What to do: Return the first line, the line containing "tube_length = 528.0", and every line between them, exactly as they stand.

Supplied information:

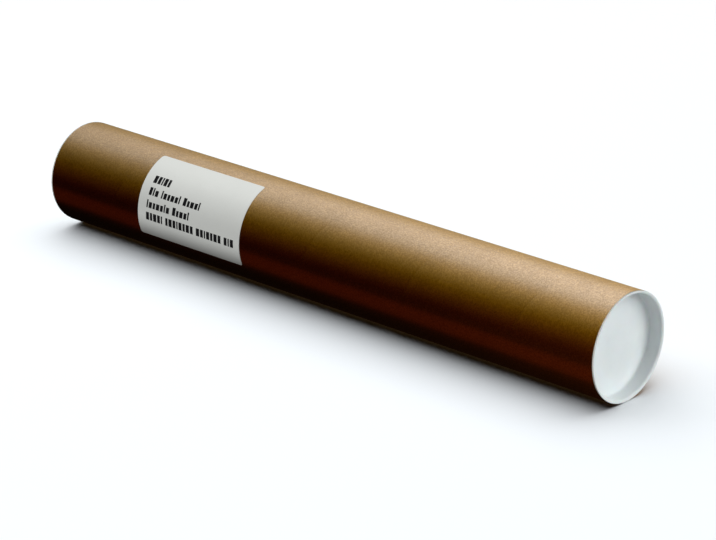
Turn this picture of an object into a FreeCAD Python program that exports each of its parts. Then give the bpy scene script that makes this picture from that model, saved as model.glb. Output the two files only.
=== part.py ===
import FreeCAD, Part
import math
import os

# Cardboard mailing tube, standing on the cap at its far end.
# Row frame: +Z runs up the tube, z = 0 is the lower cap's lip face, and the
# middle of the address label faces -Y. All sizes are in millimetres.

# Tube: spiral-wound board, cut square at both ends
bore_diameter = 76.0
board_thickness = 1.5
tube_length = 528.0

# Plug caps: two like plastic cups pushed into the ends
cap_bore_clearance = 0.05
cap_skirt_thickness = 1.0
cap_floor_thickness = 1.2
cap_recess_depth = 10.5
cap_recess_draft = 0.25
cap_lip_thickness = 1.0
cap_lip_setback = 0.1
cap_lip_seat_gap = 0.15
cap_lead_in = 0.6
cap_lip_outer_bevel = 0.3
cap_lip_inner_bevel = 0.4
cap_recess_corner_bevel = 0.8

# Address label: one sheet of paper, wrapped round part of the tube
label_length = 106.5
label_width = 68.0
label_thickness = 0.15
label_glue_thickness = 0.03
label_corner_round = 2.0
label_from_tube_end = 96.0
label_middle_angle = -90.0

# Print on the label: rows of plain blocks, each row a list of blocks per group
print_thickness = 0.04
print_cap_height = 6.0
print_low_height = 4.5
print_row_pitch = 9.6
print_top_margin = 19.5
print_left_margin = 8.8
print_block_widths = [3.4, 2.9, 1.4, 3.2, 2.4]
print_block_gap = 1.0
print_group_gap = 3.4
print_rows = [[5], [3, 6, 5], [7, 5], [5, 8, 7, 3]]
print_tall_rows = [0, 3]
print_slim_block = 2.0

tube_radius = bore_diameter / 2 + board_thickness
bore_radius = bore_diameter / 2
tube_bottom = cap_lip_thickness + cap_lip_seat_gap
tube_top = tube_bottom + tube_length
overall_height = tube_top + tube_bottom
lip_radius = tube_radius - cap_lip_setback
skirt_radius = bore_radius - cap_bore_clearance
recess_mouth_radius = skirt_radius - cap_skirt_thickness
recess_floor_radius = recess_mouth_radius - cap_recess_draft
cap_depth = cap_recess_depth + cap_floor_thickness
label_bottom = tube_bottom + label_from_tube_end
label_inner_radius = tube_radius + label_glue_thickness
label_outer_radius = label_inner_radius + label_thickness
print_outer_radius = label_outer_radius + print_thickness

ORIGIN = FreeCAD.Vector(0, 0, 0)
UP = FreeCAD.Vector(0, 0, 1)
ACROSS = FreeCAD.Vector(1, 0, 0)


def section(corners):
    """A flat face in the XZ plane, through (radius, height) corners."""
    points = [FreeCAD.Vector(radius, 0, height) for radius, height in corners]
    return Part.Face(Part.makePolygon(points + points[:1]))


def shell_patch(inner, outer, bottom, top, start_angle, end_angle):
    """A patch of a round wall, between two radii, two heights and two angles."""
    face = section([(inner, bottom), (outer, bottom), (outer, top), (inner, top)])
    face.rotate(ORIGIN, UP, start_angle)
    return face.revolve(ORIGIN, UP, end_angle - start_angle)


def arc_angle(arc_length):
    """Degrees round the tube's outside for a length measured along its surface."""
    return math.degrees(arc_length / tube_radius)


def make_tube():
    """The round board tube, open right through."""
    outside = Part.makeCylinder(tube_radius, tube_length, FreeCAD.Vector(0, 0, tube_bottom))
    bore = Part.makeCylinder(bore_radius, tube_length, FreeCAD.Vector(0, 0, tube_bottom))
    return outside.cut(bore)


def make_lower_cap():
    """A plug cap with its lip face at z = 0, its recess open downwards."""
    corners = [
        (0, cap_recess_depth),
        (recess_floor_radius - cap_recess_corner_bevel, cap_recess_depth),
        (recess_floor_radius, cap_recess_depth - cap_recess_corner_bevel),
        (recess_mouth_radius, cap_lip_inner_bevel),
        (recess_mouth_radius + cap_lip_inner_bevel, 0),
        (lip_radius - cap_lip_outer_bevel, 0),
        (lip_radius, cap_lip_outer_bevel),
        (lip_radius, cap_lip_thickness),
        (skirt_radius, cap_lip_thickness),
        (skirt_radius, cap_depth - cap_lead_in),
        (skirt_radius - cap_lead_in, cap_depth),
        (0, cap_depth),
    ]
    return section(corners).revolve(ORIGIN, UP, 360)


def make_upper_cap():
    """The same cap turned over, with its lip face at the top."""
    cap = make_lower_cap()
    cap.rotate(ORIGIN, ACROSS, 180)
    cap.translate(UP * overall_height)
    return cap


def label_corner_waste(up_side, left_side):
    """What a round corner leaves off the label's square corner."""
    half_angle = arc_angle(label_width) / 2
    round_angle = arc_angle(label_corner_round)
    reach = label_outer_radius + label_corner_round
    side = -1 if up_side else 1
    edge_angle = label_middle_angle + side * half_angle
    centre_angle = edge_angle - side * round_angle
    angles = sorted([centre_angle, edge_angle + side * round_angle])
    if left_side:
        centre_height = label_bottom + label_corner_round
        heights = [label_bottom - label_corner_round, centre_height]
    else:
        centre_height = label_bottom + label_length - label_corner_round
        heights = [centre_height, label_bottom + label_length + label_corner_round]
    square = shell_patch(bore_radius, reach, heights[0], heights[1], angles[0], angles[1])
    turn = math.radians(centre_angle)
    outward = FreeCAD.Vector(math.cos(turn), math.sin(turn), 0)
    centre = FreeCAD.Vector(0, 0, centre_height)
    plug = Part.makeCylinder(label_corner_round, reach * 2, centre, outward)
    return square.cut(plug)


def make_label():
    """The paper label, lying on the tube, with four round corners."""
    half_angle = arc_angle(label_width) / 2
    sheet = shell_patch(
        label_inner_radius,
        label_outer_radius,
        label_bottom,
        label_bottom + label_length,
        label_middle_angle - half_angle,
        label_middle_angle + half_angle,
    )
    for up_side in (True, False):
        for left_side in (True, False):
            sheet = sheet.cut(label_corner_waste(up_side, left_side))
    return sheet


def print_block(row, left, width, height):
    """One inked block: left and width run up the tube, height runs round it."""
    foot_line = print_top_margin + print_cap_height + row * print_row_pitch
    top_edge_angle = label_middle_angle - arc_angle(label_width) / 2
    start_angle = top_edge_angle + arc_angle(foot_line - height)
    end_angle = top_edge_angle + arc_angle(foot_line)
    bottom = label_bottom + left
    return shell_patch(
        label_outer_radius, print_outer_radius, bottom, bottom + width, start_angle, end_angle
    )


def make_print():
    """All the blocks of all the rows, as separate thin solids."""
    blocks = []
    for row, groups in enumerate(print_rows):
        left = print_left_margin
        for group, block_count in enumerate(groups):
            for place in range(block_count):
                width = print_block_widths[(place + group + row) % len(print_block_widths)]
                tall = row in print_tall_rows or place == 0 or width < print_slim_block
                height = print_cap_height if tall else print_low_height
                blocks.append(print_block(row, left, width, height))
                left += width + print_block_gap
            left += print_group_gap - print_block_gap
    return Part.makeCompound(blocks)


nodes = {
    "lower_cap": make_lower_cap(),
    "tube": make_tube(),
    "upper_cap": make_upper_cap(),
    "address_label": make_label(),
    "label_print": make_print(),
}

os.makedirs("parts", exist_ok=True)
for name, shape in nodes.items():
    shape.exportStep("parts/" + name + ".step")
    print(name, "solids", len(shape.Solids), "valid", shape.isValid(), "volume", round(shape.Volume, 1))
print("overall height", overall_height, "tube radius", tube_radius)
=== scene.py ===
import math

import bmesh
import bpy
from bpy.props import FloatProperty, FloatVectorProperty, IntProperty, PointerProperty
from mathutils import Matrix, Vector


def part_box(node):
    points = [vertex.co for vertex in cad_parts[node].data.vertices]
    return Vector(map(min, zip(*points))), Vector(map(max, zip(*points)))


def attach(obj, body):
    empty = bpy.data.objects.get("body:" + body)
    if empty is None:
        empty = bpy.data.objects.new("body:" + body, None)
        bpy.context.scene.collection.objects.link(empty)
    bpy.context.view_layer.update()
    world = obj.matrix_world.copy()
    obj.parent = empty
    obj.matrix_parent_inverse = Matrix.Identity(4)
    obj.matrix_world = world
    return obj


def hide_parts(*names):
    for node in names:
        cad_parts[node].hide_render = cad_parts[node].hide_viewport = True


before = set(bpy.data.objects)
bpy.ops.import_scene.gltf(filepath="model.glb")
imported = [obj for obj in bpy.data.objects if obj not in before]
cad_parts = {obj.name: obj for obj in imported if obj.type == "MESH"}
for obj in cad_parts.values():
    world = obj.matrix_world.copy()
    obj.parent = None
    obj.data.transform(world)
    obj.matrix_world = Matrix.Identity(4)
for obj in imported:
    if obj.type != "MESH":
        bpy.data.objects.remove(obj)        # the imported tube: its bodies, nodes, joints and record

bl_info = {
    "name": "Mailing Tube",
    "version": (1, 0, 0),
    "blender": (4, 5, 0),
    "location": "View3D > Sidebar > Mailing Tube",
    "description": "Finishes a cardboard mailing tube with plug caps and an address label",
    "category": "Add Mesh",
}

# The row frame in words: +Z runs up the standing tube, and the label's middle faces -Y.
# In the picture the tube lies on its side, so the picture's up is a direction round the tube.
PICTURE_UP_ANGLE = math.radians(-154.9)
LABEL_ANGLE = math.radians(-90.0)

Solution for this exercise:
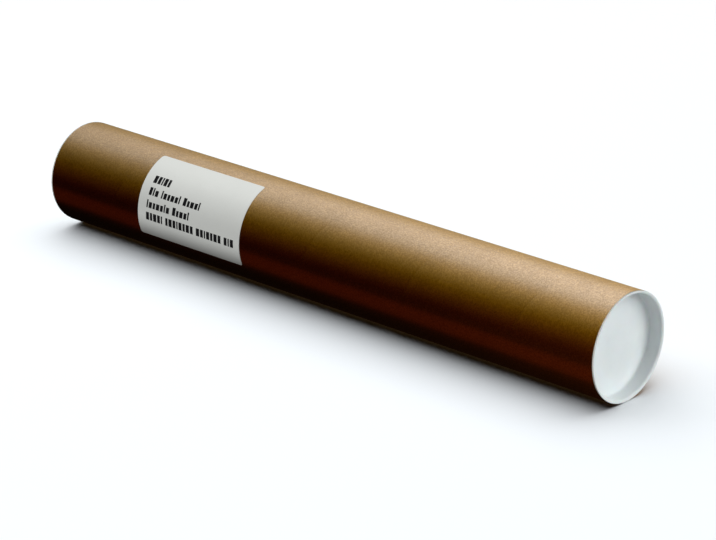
Turn this picture of an object into a FreeCAD Python program that exports each of its parts. Then give the bpy scene script that makes this picture from that model, saved as model.glb. Output the two files only.
=== part.py ===
import FreeCAD, Part
import math
import os

# Cardboard mailing tube, standing on the cap at its far end.
# Row frame: +Z runs up the tube, z = 0 is the lower cap's lip face, and the
# middle of the address label faces -Y. All sizes are in millimetres.

# Tube: spiral-wound board, cut square at both ends
bore_diameter = 76.0
board_thickness = 1.5
tube_length = 528.0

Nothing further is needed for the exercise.